▶ **REQUIREMENTS**:
Word for word, restate the lines from the start of the data below through the line containing "relief and the".

▶ **DATA**:
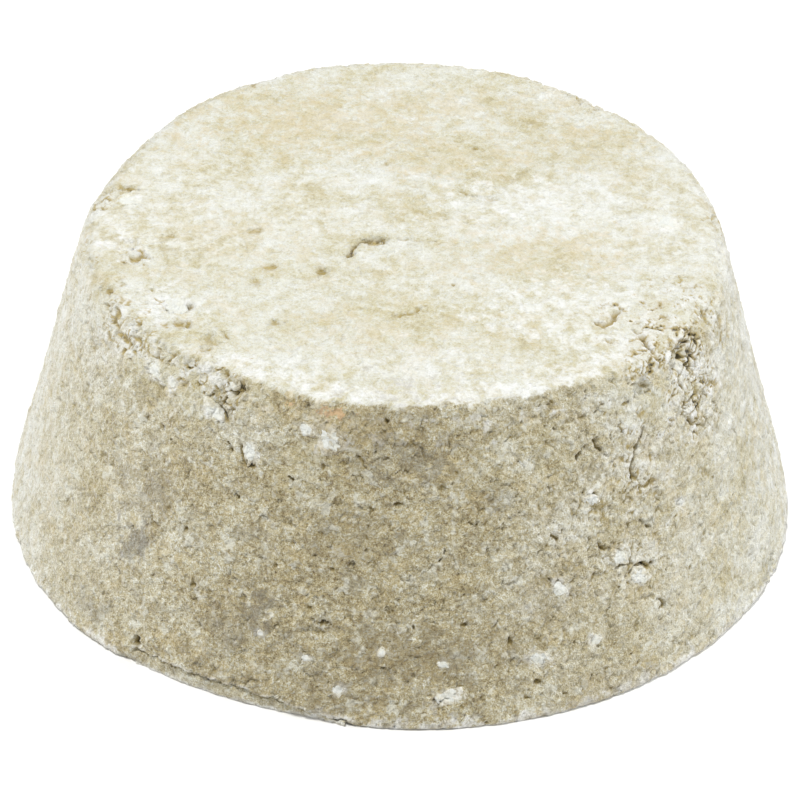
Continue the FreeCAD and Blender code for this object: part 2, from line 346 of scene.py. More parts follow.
class Skin:
    """The relief and the colour masks of a set of points on the cake."""

    def __init__(self, points, normals):
        self.points = points
        self.azimuth = azimuth_of(points)
        self.tilt = np.degrees(np.arcsin(np.clip(normals[:, 2], -1, 1)))
        self.top_share = step_up(57, 66, self.tilt + 15 * layered_noise(points, 1.1, 47, 4, 0.7))
        self.relief = np.zeros(len(points))
        self.ragged = layered_noise(points, 0.9, 41, 4, 0.75)
        self.masks = {name: np.zeros(len(points)) for name in MASKS}

    def mark(self, mask, near, share):
        """Raise a colour mask to a share at some points."""
        self.masks[mask][near] = np.maximum(self.masks[mask][near], share)

    def near(self, spot, reach):
        """Return the numbers of the points within a reach of a place."""
        return np.flatnonzero(((self.points - spot.middle) ** 2).sum(axis=1) < reach * reach)

    def oval(self, spot, width, length, ragged=0.45, grown=1.5):
        """Return nearby points and how far out each is: 0 in the middle, 1 at the oval's edge."""
        near = self.near(spot, grown * max(width, length))
        x, y, _ = spot.local(self.points[near])
        out = np.hypot(x / (width / 2), y / (length / 2))
        return near, out + ragged * self.ragged[near]

    def press(self):
        """Press the skin of the whole cake: swells, packed grains and the creases left open."""
        quiet = 1 - 0.55 * self.top_share
        self.relief += 0.11 * layered_noise(self.points, 12, 1, 2)
        self.relief += 0.055 * quiet * layered_noise(self.points, 2.8, 5, 3, 0.6)
        for size, lift, tilt, sink, seed in PRESSED_GRAINS:
            points = warped(self.points, 1.2 * size, 0.25 * size, seed)
            grains = Grains(warped(points, 0.4 * size, 0.14 * size, seed + 3), size, seed)
            gate = step_up(0.25, 0.55, smooth_noise(self.points, 0.9 * size, seed + 5))
            crease = grains.crevice(0.15) * gate
            self.relief += quiet * (grains.plates(lift, tilt) - sink * crease)
            # Painted shade in the creases between the grains.
            self.mark("hollow", slice(None), 0.45 * crease * quiet)
        self.relief += 0.030 * quiet * layered_noise(self.points, 0.42, 13, 2, 0.6)

    def sharpen_rim(self):
        """Keep the front of the rim's rounding fuller, with a ragged break along it."""
        middle = np.exp(-((self.tilt - 54) / 17) ** 2)
        front = step_up(75, 20, np.abs(self.azimuth + 5))
        chipped = 0.75 + 0.6 * layered_noise(self.points, 2.2, 45, 3, 0.6)
        bitten = 0.28 * step_up(0.05, 0.7, self.ragged) * middle
        self.relief += 0.40 * middle * front * np.clip(chipped, 0.1, 1) - bitten

    def lay_pale(self):
        """Lay the pale tone of the top and, less strongly, of the sides away from the front; on the
        sides it is partly painted light from side lighting and a grazing sheen.
        """
        # Painted light in part: the sides are paler the further round from the front they are.
        side = 0.7 * step_up(25, 90, np.abs(self.azimuth)) + 0.25 * step_up(5, 30, self.azimuth)
        side = side * (1 - 0.55 * step_up(100, 145, np.abs(self.azimuth)))
        away = step_up(20, 42, np.abs(self.azimuth - 3))
        rim = 0.85 * away * step_up(HEIGHT - 7, HEIGHT - 1, self.points[:, 2] + 2.0 * self.ragged)
        flank = np.clip(np.maximum(side, rim), 0, 0.85)
        self.mark("pale", slice(None), np.maximum(0.95 * self.top_share, flank))

    def dent(self, spot, width, length, depth, hollow=1.0):
        """Press a ragged pit, deepest near its upper edge, with painted shade in it that is darkest
        under that edge, as if lit from above.
        """
        near, out = self.oval(spot, width, length, 0.75)
        _, y, _ = spot.local(self.points[near])
        share = 1 - step_up(0.45, 1.15, out)
        upper = step_up(-0.6, 0.5, y / (0.5 * length))
        self.relief[near] -= depth * share * (0.45 + 0.55 * upper)
        self.mark("hollow", near, hollow * share * (0.6 + 0.4 * upper))

    def crack(self, path, width, depth, hollow=1.0):
        """Open a crack along a path of places, wandering a little and closing at its ends, with painted
        shade in it.
        """
        line = np.array([spot.middle for spot in path])
        middle = Spot(line.mean(axis=0), path[0].along, path[0].out)
        near = self.near(middle, np.linalg.norm(np.ptp(line, axis=0)) + 1.5)
        points = warped(warped(self.points[near], 0.8, 0.22, 51), 0.3, 0.07, 53)
        nearest = np.full(len(near), 9.0)
        share = np.zeros(len(near))
        for k in range(len(line) - 1):
            run = line[k + 1] - line[k]
            along = np.clip((points - line[k]) @ run / (run @ run), 0, 1)
            gap = np.linalg.norm(points - line[k] - along[:, None] * run, axis=1)
            closer = gap < nearest
            nearest = np.where(closer, gap, nearest)
            share = np.where(closer, (k + along) / (len(line) - 1), share)
        ends = np.clip(np.minimum(share, 1 - share) * 6, 0.15, 1) ** 0.5
        uneven = np.clip(0.9 + 0.7 * smooth_noise(points, 0.7, 57), 0.35, 1.2)
        open_share = 1 - step_up(0.35, 1.25, nearest / (0.5 * width * ends * uneven))
        self.relief[near] -= depth * open_share
        self.mark("hollow", near, hollow * open_share)

    def tone(self, mask, spot, width, length, strength, ragged):
        """Add a soft-edged, ragged oval to a colour mask."""
        near, out = self.oval(spot, width, length, ragged, grown=1.2)
        self.mark(mask, near, strength * (1 - step_up(0.35, 1.25, out)))

    def crumble(self, spot, width, length, strength, size):
        """Break an oval area into plates and crumbs with crevices between them, with painted shade in
        the crevices.
        """
        near, out = self.oval(spot, width, length, 0.5, grown=0.9)
        share = strength * (1 - step_up(0.5, 1.2, out))
        near, share = near[share > 0], share[share > 0]
        for share_of_size, lift, tilt, sink, seed in BROKEN_GRAINS:
            scale = size * share_of_size
            points = warped(self.points[near], 0.9 * scale, 0.38 * scale, seed + 7)
            points = warped(points, 0.3 * scale, 0.09 * scale, seed + 9)
            grains = Grains(points, scale, seed)
            patches = smooth_noise(points, 1.7 * scale, seed + 1)
            crevice = grains.crevice(0.15) * step_up(-0.05, 0.35, patches)
            shade = grains.crevice(0.17) * step_up(-0.1, 0.3, patches)
            self.relief[near] += share * (grains.plates(lift, tilt) - sink * crevice)
            self.mark("hollow", near, np.clip(1.25 * share * shade, 0, 1))
            self.mark("bloom_and_side_light", near, share * step_up(-0.6, 0.3, grains.own[:, 0]) * (1 - crevice))
        self.mark("pale", near, 0.9 * share)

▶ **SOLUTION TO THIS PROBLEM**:
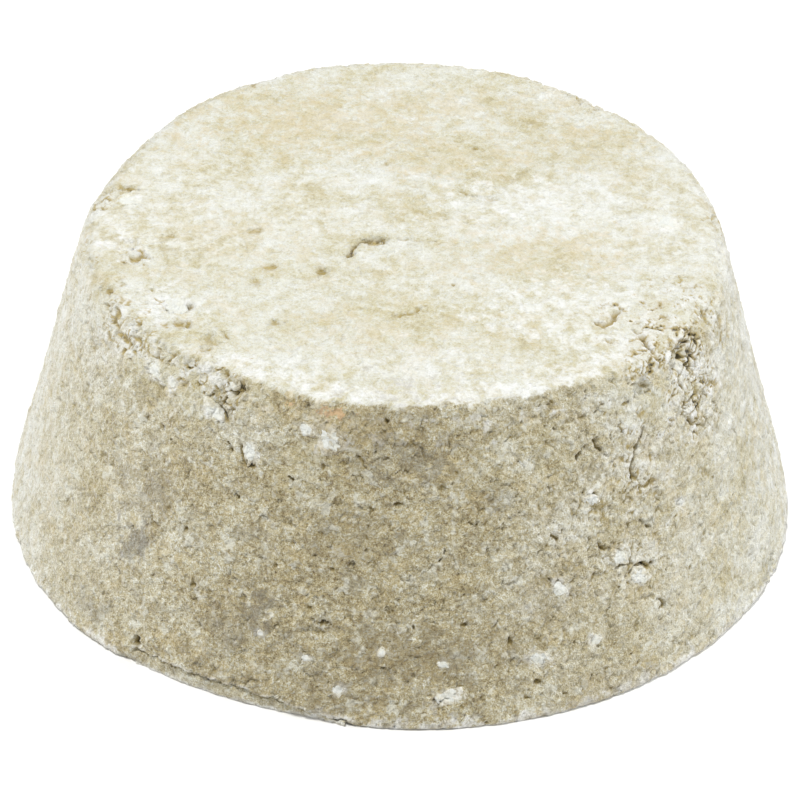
Continue the FreeCAD and Blender code for this object: part 2, from line 346 of scene.py. More parts follow.
class Skin:
    """The relief and the colour masks of a set of points on the cake."""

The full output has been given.